* _Task to complete_:
Print, without altering anything, the lines from the one that holds "for (const [name, geometry, roughness]" to the one that holds "for node in", inclusive. No other lines belong in the output.

* _Source excerpt_:
▼

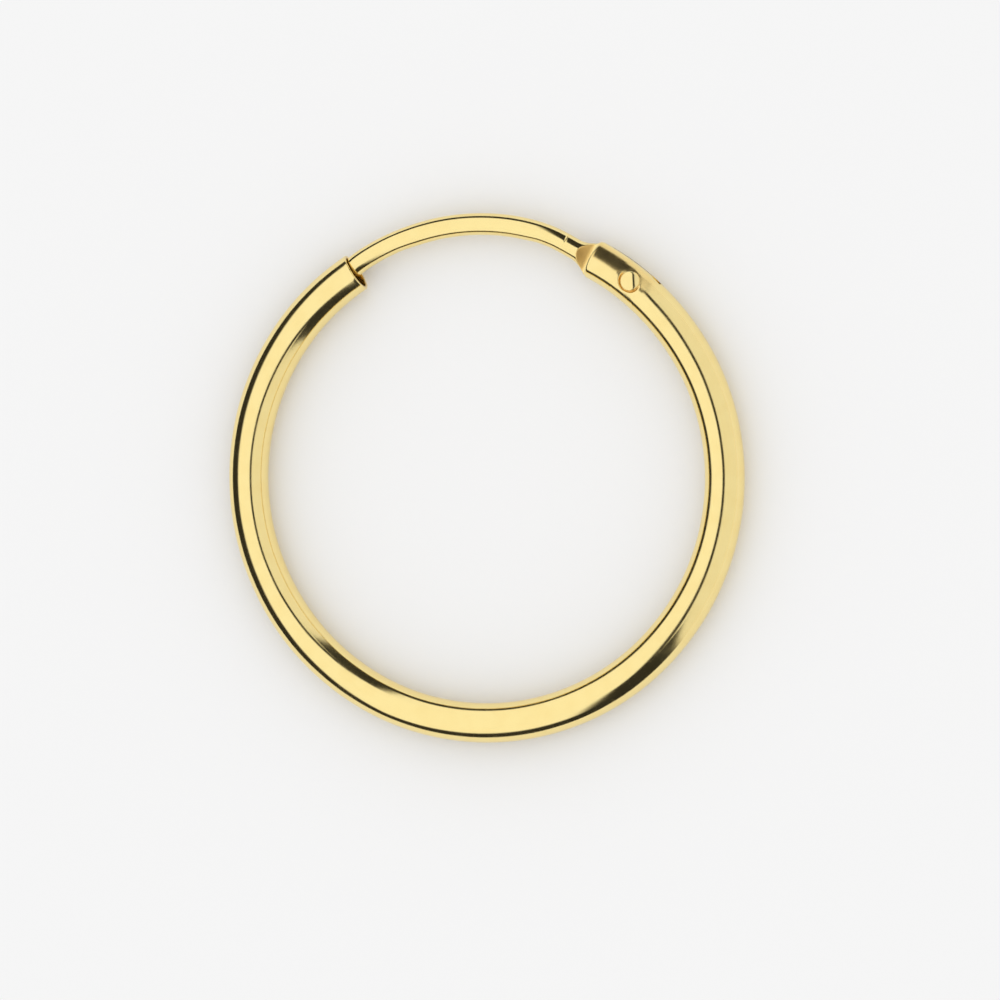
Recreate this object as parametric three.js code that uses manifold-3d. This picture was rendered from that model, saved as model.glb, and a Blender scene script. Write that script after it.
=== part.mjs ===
// Hinged hoop earring, 20 mm, in three pieces: a hollow tube bent to 300 degrees of a circle,
// a thinner ear wire that closes the hoop, and the rivet that the wire swings on.
//
// Frame (millimetres): the hoop lies on its side on the plane z = 0, its axis is Z, and the
// middle of the gap between the tube's two ends is on +Y. The hinge is on the +X side.
// Angles are measured about the hoop's axis from +X towards +Y.

import * as THREE from 'three';
import Module from 'manifold-3d';
import { mergeVertices } from 'three/addons/utils/BufferGeometryUtils.js';

// ---------------------------------------------------------------- driving dimensions
const HOOP_OD = 20.0;          // outer diameter of the closed hoop
const TUBE_OD = 1.5;           // diameter of the tube
const TUBE_WALL = 0.12;        // its wall
const WIRE_D = 0.8;            // diameter of the ear wire
const RIM_HINGE = 60;          // angle of the tube's end at the hinge
const RIM_MOUTH = 120;         // angle of the tube's open end
const HALF_HEIGHT = TUBE_OD / 2;   // height of the hoop's mid-plane above z = 0

const RC = (HOOP_OD - TUBE_OD) / 2;     // radius of the tube's centre line
const BORE_R = TUBE_OD / 2 - TUBE_WALL; // radius of the tube's bore

// hinge
const PIVOT = { angle: 48.8, radius: 9.33 };
const PIN_R = 0.22;            // rivet's pin
const PIN_HOLE_R = 0.27;       // hole in the tube's wall
const TANG_HOLE_R = 0.28;      // hole in the tang
const TANG_HALF = 0.18;        // half the thickness of the flattened end
const TANG_TAIL_R = 0.56;      // round end of the tang, about the pivot
const SLOT_HALF = 0.23;        // half the width of the saw slot
const SLOT_PAST_PIVOT = 0.85;  // slot's length beyond the pivot
const HEAD_R = 0.425;          // rivet's head
const HEAD_RISE = 0.13;        // dome's height over the tube
const HEAD_GAP = 0.05;         // head's underside to the nominal tube
const TAIL_R = 0.30;           // flush tail on the back
const SWING_CLEARANCE = 0.04;  // tip of the wire to the lip of the mouth as it swings out

// Sections of the ear wire, from the pivot round to the mouth. angle in degrees; centre =
// radius of the section's middle; inner and outer = its half widths towards and away from the
// hoop's axis; half = half the thickness left between the two flats.
const COLUMNS = ['angle', 'centre', 'inner', 'outer', 'half'];
const WIRE_ROWS = [
  [48.80, 9.330, 0.580, 0.600, 0.180],
  [52.50, 9.310, 0.560, 0.615, 0.180],
  [56.50, 9.270, 0.520, 0.645, 0.180],
  [59.85, 9.220, 0.470, 0.660, 0.180],
  [60.35, 9.200, 0.655, 0.655, 0.180],
  [60.90, 9.208, 0.605, 0.605, 0.180],
  [61.40, 9.214, 0.565, 0.565, 0.180],
  [62.00, 9.222, 0.510, 0.510, 0.235],
  [62.60, 9.230, 0.468, 0.468, 0.290],
  [63.20, 9.242, 0.436, 0.436, 0.345],
  [63.80, 9.256, 0.412, 0.412, 0.400],
  [64.60, 9.271, 0.400, 0.400, 0.400],
  [66.00, 9.302, 0.400, 0.400, 0.400],
  [68.00, 9.350, 0.400, 0.400, 0.400],
  [70.00, 9.400, 0.400, 0.400, 0.400],
  [72.00, 9.440, 0.400, 0.400, 0.400],
  [74.00, 9.471, 0.400, 0.400, 0.400],
  [76.00, 9.495, 0.400, 0.400, 0.400],
  [79.00, 9.524, 0.400, 0.400, 0.400],
  [82.00, 9.545, 0.400, 0.400, 0.400],
  [85.00, 9.559, 0.400, 0.400, 0.400],
  [88.00, 9.569, 0.400, 0.400, 0.400],
  [91.00, 9.576, 0.400, 0.400, 0.400],
  [94.00, 9.579, 0.400, 0.400, 0.400],
  [97.00, 9.577, 0.400, 0.400, 0.400],
  [100.0, 9.571, 0.400, 0.400, 0.400],
  [103.0, 9.562, 0.400, 0.400, 0.400],
  [106.0, 9.551, 0.400, 0.400, 0.400],
  [109.0, 9.539, 0.400, 0.400, 0.400],
  [112.0, 9.524, 0.400, 0.400, 0.400],
  [115.0, 9.505, 0.400, 0.400, 0.400],
  [117.5, 9.486, 0.400, 0.400, 0.400],
  [119.4, 9.461, 0.400, 0.400, 0.400],
  [121.5, 9.432, 0.400, 0.400, 0.400],
  [124.0, 9.408, 0.400, 0.400, 0.400],
].map((row) => Object.fromEntries(COLUMNS.map((name, i) => [name, row[i]])));

const TUBE_SIDES = 16;
const WIRE_SIDES = 20;
const TUBE_STEPS = 60;

// ---------------------------------------------------------------- helpers
const rad = THREE.MathUtils.degToRad;
const polar = (radius, deg, z = HALF_HEIGHT) =>
  new THREE.Vector3(radius * Math.cos(rad(deg)), radius * Math.sin(rad(deg)), z);
const pivot = polar(PIVOT.radius, PIVOT.angle);

// The arc that the tube follows, with an exact length and exact tangents.
class HoopArc extends THREE.Curve {
  constructor(radius, from, to) { super(); Object.assign(this, { radius, from, to }); }
  getPoint(t, target = new THREE.Vector3()) {
    return target.copy(polar(this.radius, this.from + (this.to - this.from) * t));
  }
  getTangent(t, target = new THREE.Vector3()) {
    const a = rad(this.from + (this.to - this.from) * t);
    const way = Math.sign(this.to - this.from);
    return target.set(-Math.sin(a) * way, Math.cos(a) * way, 0);
  }
  getUtoTmapping(u) { return u; }
}

// A regular polygon whose flats touch the circle of the given radius.
function flatsOn(radius, sides) {
  const out = [];
  for (let i = 0; i < sides; i++) {
    const a = ((i + 0.5) / sides) * Math.PI * 2;
    out.push(new THREE.Vector2(Math.cos(a), Math.sin(a)).multiplyScalar(radius / Math.cos(Math.PI / sides)));
  }
  return out;
}

function tubeAlong(radius, bore, sides, steps, from, to) {
  const shape = new THREE.Shape(flatsOn(radius, sides));
  if (bore) shape.holes.push(new THREE.Path(flatsOn(bore, sides)));
  return new THREE.ExtrudeGeometry(shape, { steps, bevelEnabled: false, extrudePath: new HoopArc(RC, from, to) });
}

// One closed skin through a list of rings of points.
function loft(rings, capStart, capEnd) {
  const n = rings[0].length;
  const points = [...rings.flat(), capStart, capEnd];
  const index = [];
  for (let r = 0; r + 1 < rings.length; r++) {
    for (let i = 0; i < n; i++) {
      const a = r * n + i, b = r * n + ((i + 1) % n);
      index.push(a, b + n, b, a, a + n, b + n);
    }
  }
  const s = rings.length * n, e = s + 1, last = (rings.length - 1) * n;
  for (let i = 0; i < n; i++) {
    index.push(s, i, (i + 1) % n);
    index.push(e, last + ((i + 1) % n), last + i);
  }
  const geometry = new THREE.BufferGeometry().setFromPoints(points);
  geometry.setIndex(index);
  return geometry;
}

const wasm = await Module();
wasm.setup();

function solid(geometry, matrix) {
  const g = geometry.clone();
  if (matrix) g.applyMatrix4(matrix);
  g.deleteAttribute('normal');
  g.deleteAttribute('uv');
  const m = mergeVertices(g, 1e-5);
  const m3 = new wasm.Manifold(new wasm.Mesh({
    numProp: 3,
    vertProperties: new Float32Array(m.attributes.position.array),
    triVerts: new Uint32Array(m.index.array),
  }));
  return m3;
}

function asGeometry(body) {
  const mesh = body.getMesh();
  const g = new THREE.BufferGeometry();
  g.setAttribute('position', new THREE.BufferAttribute(new Float32Array(mesh.vertProperties), 3));
  g.setIndex(new THREE.BufferAttribute(new Uint32Array(mesh.triVerts), 1));
  g.computeVertexNormals();
  return g;
}

// A lathe turned so that its axis is Z, centred on the pivot; profile points are [radius, z].
function turned(profile, segments) {
  const points = profile.map(([r, z]) => new THREE.Vector2(r, z));
  const stand = new THREE.Matrix4().makeRotationX(Math.PI / 2);
  const place = new THREE.Matrix4().makeTranslation(pivot.x, pivot.y, pivot.z);
  return solid(new THREE.LatheGeometry(points, segments), place.multiply(stand));
}

// ---------------------------------------------------------------- hoop tube
// Hollow all the way, open at the mouth. A saw slot on the outer side of the hinge end lets the
// tang swing out, and the rivet's holes go through the front and back walls.
function hoopTube() {
  let body = solid(tubeAlong(TUBE_OD / 2, BORE_R, TUBE_SIDES, TUBE_STEPS, RIM_MOUTH, RIM_HINGE + 360));

  const toRim = RC * rad(RIM_HINGE - PIVOT.angle) + 0.6;
  const slot = new THREE.BoxGeometry(1.4, toRim + SLOT_PAST_PIVOT, SLOT_HALF * 2);
  slot.translate(0.15 + 0.7, (toRim - SLOT_PAST_PIVOT) / 2, 0);      // x outwards, y towards the rim
  const aim = new THREE.Matrix4().makeTranslation(pivot.x, pivot.y, pivot.z)
    .multiply(new THREE.Matrix4().makeRotationZ(rad(PIVOT.angle)));
  body = body.subtract(solid(slot, aim));

  body = body.subtract(turned([[0, 0.3], [PIN_HOLE_R, 0.3], [PIN_HOLE_R, 1.2], [0, 1.2]], 20));
  body = body.subtract(turned([[0, -1.2], [0.5, -1.2], [TAIL_R + 0.06, -0.76], [PIN_HOLE_R, -0.6], [PIN_HOLE_R, -0.3], [0, -0.3]], 20));
  return asGeometry(body);
}

// ---------------------------------------------------------------- ear wire
// Round wire, flattened at the hinge end into a tang with the rivet's hole. Its free end is
// dressed to the arc that it swings through, so it leaves the mouth without touching the lip.
function ringAt(row) {
  const ring = [];
  for (let i = 0; i < WIRE_SIDES; i++) {
    const a = (i / WIRE_SIDES) * Math.PI * 2;
    const u = Math.cos(a) * (Math.cos(a) > 0 ? row.outer : row.inner);
    const h = THREE.MathUtils.clamp(Math.sin(a) * WIRE_D / 2, -row.half, row.half);
    ring.push(polar(row.centre + u, row.angle, HALF_HEIGHT + h));
  }
  return ring;
}

function rowAt(angle) {
  const i = WIRE_ROWS.findIndex((row, k) => k + 1 < WIRE_ROWS.length && angle <= WIRE_ROWS[k + 1].angle);
  const a = WIRE_ROWS[i], b = WIRE_ROWS[i + 1], f = (angle - a.angle) / (b.angle - a.angle);
  return Object.fromEntries(COLUMNS.map((name) => [name, a[name] + (b[name] - a[name]) * f]));
}

// How far from the pivot a point of the free end may be, at height h from the mid-plane.
function reach(h) {
  const lip = polar(RC + Math.sqrt(BORE_R ** 2 - h ** 2), RIM_MOUTH);
  return Math.hypot(lip.x - pivot.x, lip.y - pivot.y) - SWING_CLEARANCE;
}

// The point of a long line of the wire, u across and h up, that lies on that limit.
function tipPoint(u, h) {
  let low = 119.4, high = 124.0;
  for (let k = 0; k < 40; k++) {
    const mid = (low + high) / 2;
    const p = polar(rowAt(mid).centre + u, mid);
    if (Math.hypot(p.x - pivot.x, p.y - pivot.y) < reach(h)) low = mid; else high = mid;
  }
  return polar(rowAt(low).centre + u, low, HALF_HEIGHT + h);
}

function earWire() {
  const rings = [];
  const first = WIRE_ROWS[0];
  for (const deg of [72, 54, 34, 16]) {                       // round tail of the tang
    const x = TANG_TAIL_R * Math.sin(rad(deg));
    const shrink = Math.cos(rad(deg));
    rings.push(ringAt({ ...first, angle: first.angle - THREE.MathUtils.radToDeg(x / first.centre),
      inner: first.inner * shrink, outer: first.outer * shrink }));
  }
  for (const row of WIRE_ROWS) if (row.angle < 119.5) rings.push(ringAt(row));
  const tip = [];
  for (let i = 0; i < WIRE_SIDES; i++) {
    const a = (i / WIRE_SIDES) * Math.PI * 2;
    tip.push(tipPoint(Math.cos(a) * WIRE_D / 2, Math.sin(a) * WIRE_D / 2));
  }
  rings.push(tip);
  const tail = polar(first.centre, first.angle - THREE.MathUtils.radToDeg(TANG_TAIL_R / first.centre));
  let body = solid(loft(rings, tail, tipPoint(0, 0)));
  body = body.subtract(turned([[0, -0.6], [TANG_HOLE_R, -0.6], [TANG_HOLE_R, 0.6], [0, 0.6]], 20));
  return asGeometry(body);
}

// ---------------------------------------------------------------- rivet
// A pin through tube and tang. Its head is a low dome shaped onto the round tube, and its
// tail is spread flush into the countersink on the back.
function hingeRivet() {
  const top = TUBE_OD / 2 + HEAD_RISE;
  const dome = [];
  for (let i = 0; i <= 5; i++) {
    const a = (i / 5) * Math.PI / 2;
    dome.push([HEAD_R * Math.cos(a), top - 0.22 + 0.22 * Math.sin(a)]);
  }
  dome[5][0] = 0;
  const head = turned([[0, 0.3], [HEAD_R, 0.3], ...dome], 28)
    .subtract(solid(tubeAlong(TUBE_OD / 2 + HEAD_GAP, 0, 24, 20, 30, 62)));
  const crown = head.intersect(solid(new THREE.BoxGeometry(3, 3, 2), new THREE.Matrix4().makeTranslation(pivot.x, pivot.y, HALF_HEIGHT + 1.3)));
  const pin = turned([[0, -0.72], [TAIL_R, -0.72], [PIN_R, -0.60], [PIN_R, top - 0.1], [0, top - 0.1]], 28);
  return asGeometry(crown.add(pin));
}

// ---------------------------------------------------------------- scene graph
const GOLD = 0xe6bf62;
const group = new THREE.Group();
for (const [name, geometry, roughness] of [
  ['hoop_tube', hoopTube(), 0.08],
  ['ear_wire', earWire(), 0.1],
  ['hinge_rivet', hingeRivet(), 0.12],
]) {
  const mesh = new THREE.Mesh(geometry, new THREE.MeshStandardMaterial({ color: GOLD, roughness, metalness: 1 }));
  mesh.name = name;
  group.add(mesh);
}

export default group;
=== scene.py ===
"""Looks of the hinged hoop earring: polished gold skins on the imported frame, a pale table and a soft light tent."""

import math
import bpy
import numpy as np
from mathutils import Matrix, Vector


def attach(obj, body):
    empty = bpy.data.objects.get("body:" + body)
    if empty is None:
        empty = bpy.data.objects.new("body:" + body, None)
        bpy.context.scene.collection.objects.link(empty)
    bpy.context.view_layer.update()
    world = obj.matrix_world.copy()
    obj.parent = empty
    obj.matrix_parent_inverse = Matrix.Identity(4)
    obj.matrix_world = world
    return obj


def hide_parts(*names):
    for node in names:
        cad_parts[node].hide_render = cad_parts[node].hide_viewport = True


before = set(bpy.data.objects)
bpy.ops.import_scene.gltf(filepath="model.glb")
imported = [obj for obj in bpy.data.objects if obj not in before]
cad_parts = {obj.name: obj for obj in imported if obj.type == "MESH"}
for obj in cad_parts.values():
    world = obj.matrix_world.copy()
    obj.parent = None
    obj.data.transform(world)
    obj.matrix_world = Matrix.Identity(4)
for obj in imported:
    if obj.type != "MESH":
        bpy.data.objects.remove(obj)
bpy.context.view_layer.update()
MM = 0.001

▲

* _The response_:
for (const [name, geometry, roughness] of [
  ['hoop_tube', hoopTube(), 0.08],
  ['ear_wire', earWire(), 0.1],
  ['hinge_rivet', hingeRivet(), 0.12],
]) {
  const mesh = new THREE.Mesh(geometry, new THREE.MeshStandardMaterial({ color: GOLD, roughness, metalness: 1 }));
  mesh.name = name;
  group.add(mesh);
}

export default group;
=== scene.py ===
"""Looks of the hinged hoop earring: polished gold skins on the imported frame, a pale table and a soft light tent."""

import math
import bpy
import numpy as np
from mathutils import Matrix, Vector


def attach(obj, body):
    empty = bpy.data.objects.get("body:" + body)
    if empty is None:
        empty = bpy.data.objects.new("body:" + body, None)
        bpy.context.scene.collection.objects.link(empty)
    bpy.context.view_layer.update()
    world = obj.matrix_world.copy()
    obj.parent = empty
    obj.matrix_parent_inverse = Matrix.Identity(4)
    obj.matrix_world = world
    return obj


def hide_parts(*names):
    for node in names:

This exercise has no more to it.